Background/Question/Methods
Functional traits of individual plant species influence community composition through assembly processes. Theory predicts trait convergence due to environmental filtering, and trait divergence due to biotic filtering and competition for resources. Learning how non-native, invasive species overcome these filters provides information regarding mechanisms of invasibility. In a large restoration project, different mixtures of native plants were added to the landscape and non-native establishment was measured to investigate relationships between plant traits and invasibility. Specifically, we asked what mix of natives was most resistant to invasion, how functional traits of native species related to invasibility, and whether relationships between traits and invasion varied depending on environmental or biotic conditions.
We measured cover, height, and biomass of invasive species in plots and used ANOVA to evaluate the role of native plant mix in invader performance in two different years on slopes with different aspects. We measured several functional traits of species and calculated community-weighted trait means, functional diversity, and the difference between invasive and native functional traits for each plot.

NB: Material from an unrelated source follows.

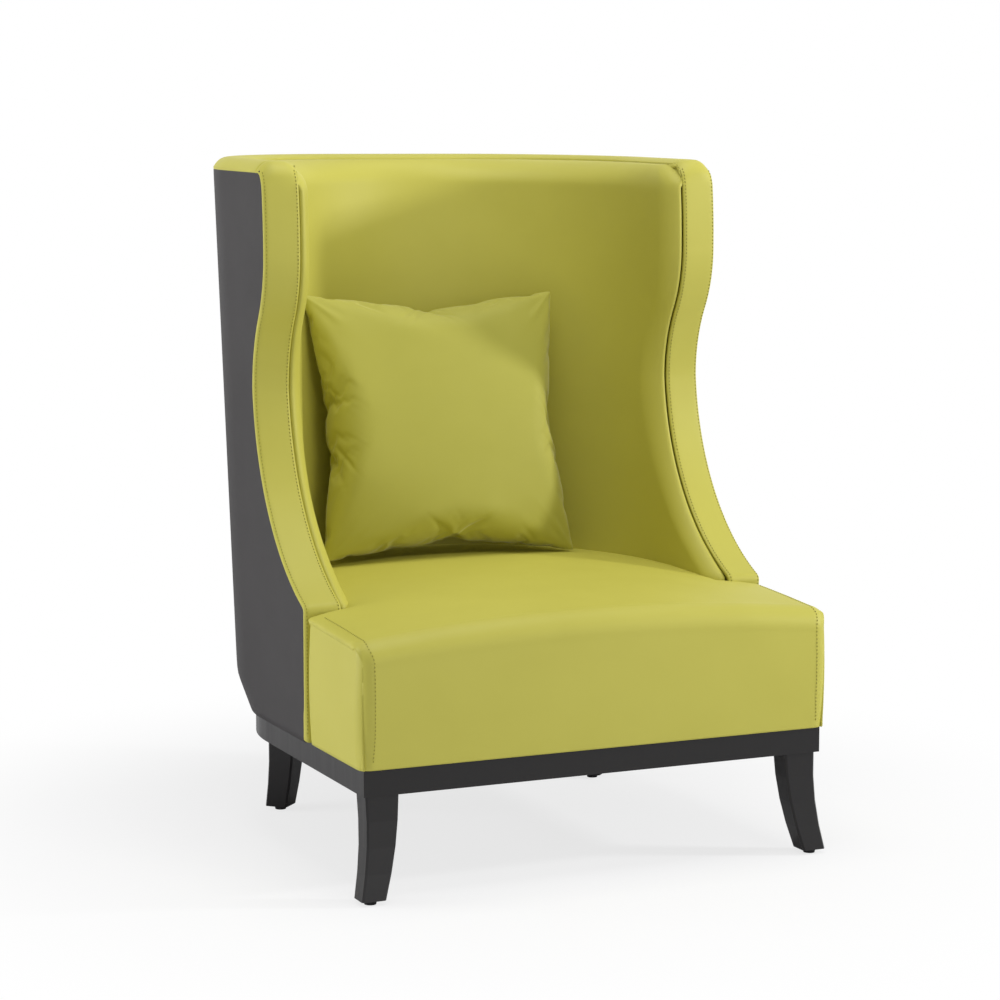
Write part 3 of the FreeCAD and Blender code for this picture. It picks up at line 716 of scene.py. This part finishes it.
def facing(piece, outward):
    """Turns a piece's faces over where on the whole they don't look along outward."""
    mesh = piece.data
    normals = np.zeros(len(mesh.polygons) * 3)
    mesh.polygons.foreach_get("normal", normals)
    if np.dot(normals.reshape(-1, 3).mean(0), outward) < 0:
        mesh.flip_normals()
    return piece


# The chair's covers

lining = facing(grid_mesh("lining", lining_skin()), (0, -1, 0))
dress(thicken(lining), "chair", "lime_leather", "inner_cover", "acoustic_foam")
outer = facing(grid_mesh("shell_cover", outer_cover_skin()), (0, 1, 0))
dress(thicken(outer, 0.0018), "chair", "charcoal_leather", "outer_cover", "outer_wadding")
for name, skin, node, look in (
    ("left_border", left_border_skin, "left_wing_border", (0, -1, 0)),
    ("right_border", right_border_skin, "right_wing_border", (0, -1, 0)),
    ("top_border", top_skin, "top_band", (0, 0, 1)),
):
    strip = facing(grid_mesh(name, skin), look)
    dress(thicken(strip), "chair", "lime_leather", node)

seat = facing(grid_mesh("seat_panel", seat_panel()), (0, -0.3, 1))
dress(thicken(seat), "chair", "lime_leather", "seat_cover", "seat_foam")
for side, name in ((-1, "left"), (1, "right")):
    panel = facing(grid_mesh(name + "_side_panel", seat_side(side)), (side, 0, 0))
    dress(thicken(panel), "chair", "lime_leather", name + "_seat_side_panel")

# Stitch rows beside the seams, each along one column of the skin it is sewn through
border_columns = {"outer": 5, "inner": 21}
seat_columns = {"left": 9, "right": 131}
rows = []
for name, skin in (("left", left_border_skin), ("right", right_border_skin)):
    normal = surface_normals(skin)
    normal = normal * -np.sign(normal[100, 12, 1])
    for place, column in border_columns.items():
        rows.append(stitch_row(name + "_border_" + place + "_stitches", skin[2:-6, column], normal[2:-6, column]))
seat_skin = seat_panel()
seat_normal = surface_normals(seat_skin)
seat_normal = seat_normal * np.sign(seat_normal[220, 70, 2])
ear_rows = int((seat_profile[:, 0] < ear_stitch_y).sum())
for name, column in seat_columns.items():
    rows.append(stitch_row("seat_" + name + "_stitches", seat_skin[3:ear_rows, column],
                           seat_normal[3:ear_rows, column]))
# The stitch rows get the darker thread, whose darkness is partly painted shade of the stitch line.
for row in rows:
    dress(row, "chair", "lime_leather", finish=thread_darkened_for_shade)

# The pillow
pillow = flat_pillow()
applied(pillow)
fill_pillow(pillow)
lay_pillow(pillow)
smooth = pillow.modifiers.new("smooth", "SUBSURF")
smooth.levels = 1
smooth.render_levels = 1
dress(pillow, "pillow", "lime_cloth", "pillow_cover", "pillow_insert")


# Floor, light and camera

def studio_floor():
    """A pale floor that keeps the chair's shadow near it and runs out into white further away."""
    made = Finish("floor", Specular_IOR_Level=0.0, Roughness=1.0)
    made.shader.inputs["Base Color"].default_value = (0.97, 0.97, 0.98, 1)
    far = made.node("ShaderNodeVectorMath", {"operation": "LENGTH"}, Vector=made.place).outputs["Value"]
    fade = made.node("ShaderNodeMapRange", {"interpolation_type": "SMOOTHSTEP"}, Value=far, From_Min=0.5,
                     From_Max=1.3, To_Min=0.75, To_Max=1.0).outputs["Result"]
    seen = Value(made.tree, made.node("ShaderNodeLightPath").outputs["Is Camera Ray"])
    white = made.node("ShaderNodeEmission", Strength=1.0)
    mix = made.node("ShaderNodeMixShader")
    made.feed(mix.inputs[0], seen * Value(made.tree, fade))
    made.tree.links.new(made.shader.outputs[0], mix.inputs[1])
    made.tree.links.new(white.outputs[0], mix.inputs[2])
    made.tree.links.new(mix.outputs[0], made.tree.nodes["Material Output"].inputs["Surface"])
    return made.material


floor = grid_mesh("floor", np.stack(np.meshgrid([-9.0, 9.0], [-9.0, 9.0], [0.0], indexing="ij"), axis=-1)[:, :, 0])
floor.data.materials.append(studio_floor())

world = bpy.data.worlds.new("studio")
bpy.context.scene.world = world
world.use_nodes = True
sky = world.node_tree
path = sky.nodes.new("ShaderNodeLightPath")
seen = Value(sky, path.outputs["Is Camera Ray"])
seen = seen.at_least(Value(sky, path.outputs["Is Glossy Ray"]))
seen = seen.at_least(Value(sky, path.outputs["Is Transmission Ray"]))
background = sky.nodes["Background"]
background.inputs["Color"].default_value = (1, 1, 1, 1)
sky.links.new((seen * 0.77 + 0.23).socket, background.inputs["Strength"])


def softbox(name, place, aim, size, power):
    """A square area light of the given size, turned to its aim."""
    lamp = bpy.data.lights.new(name, "AREA")
    lamp.shape = "RECTANGLE"
    lamp.size, lamp.size_y = size
    lamp.energy = power
    light = bpy.data.objects.new(name, lamp)
    bpy.context.scene.collection.objects.link(light)
    light.location = place
    light.rotation_euler = (mathutils.Vector(aim) - mathutils.Vector(place)).to_track_quat("-Z", "Y").to_euler()
    return light


# The key comes over the right wall's top and throws the straight shadow on the lining
softbox("key", (3.12, -1.66, 1.75), (0.0, 0.0, 0.8), (0.34, 0.34), 60)
softbox("overhead", (0.0, -0.5, 3.4), (0.0, 0.0, 0.5), (2.2, 1.8), 46)
softbox("left_fill", (-3.1, 0.8, 0.8), (0.0, -0.1, 0.5), (1.6, 1.2), 46)
softbox("front_fill", (0.6, -3.6, 1.0), (0.0, 0.0, 0.5), (1.6, 1.2), 14)

# The camera stands to the sitter's right, a little above the chair's top, and looks slightly down
camera_place = (-1.9478, -4.4055, 1.1786)
azimuth, elevation = math.radians(-24.169), math.radians(7.277)
back = mathutils.Vector((
    math.sin(azimuth) * math.cos(elevation),
    -math.cos(azimuth) * math.cos(elevation),
    math.sin(elevation),
))
lens = bpy.data.cameras.new("camera")
lens.lens = 100.32
lens.sensor_width = 36.0
camera = bpy.data.objects.new("camera", lens)
bpy.context.scene.collection.objects.link(camera)
camera.location = camera_place
camera.rotation_euler = back.to_track_quat("Z", "Y").to_euler()
bpy.context.scene.camera = camera
bpy.context.scene.view_settings.view_transform = "Standard"

bpy.context.view_layer.update()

We used multiple regression to evaluate whether community-weighted trait values influenced invader performance, and ANCOVA to determine whether the relationship between invader performance and community-weighted traits varied depending on slope aspect.
Results/Conclusions
Invasive species had lower performance in plots containing native shrubs and higher performance in plots containing native perennial bunchgrasses. Plots containing fast-growing natives had more of the fast-growing invasive, Brassica nigra. This supports trait convergence and environmental filtering. Plots containing natives with stress tolerant traits tended to be more heavily invaded by the invasive, Salsola tragus. Differences in water-use efficiency values of S. tragus and the native community were positively correlated with S. tragus performance, indicating biotic filtering. Several community trait metrics significantly influenced invader performance, although the direction of the response was not consistent across years and invaders. The environmental context, specific trait, identity of the invader, and native community restored were all important factors that interacted to influence the strength and direction of the relationships between native community traits and invasibility. We identified a complexity in the relative importance of trait convergence and divergence that is not consistent across varying resource availability or depending on trait spectra. Future research may focus on phenology, as temporal distribution of functional traits may clarify relationships to invasibility. It may be possible for land stewards to identify native functional groups that are more likely to prevent invasion in restoration.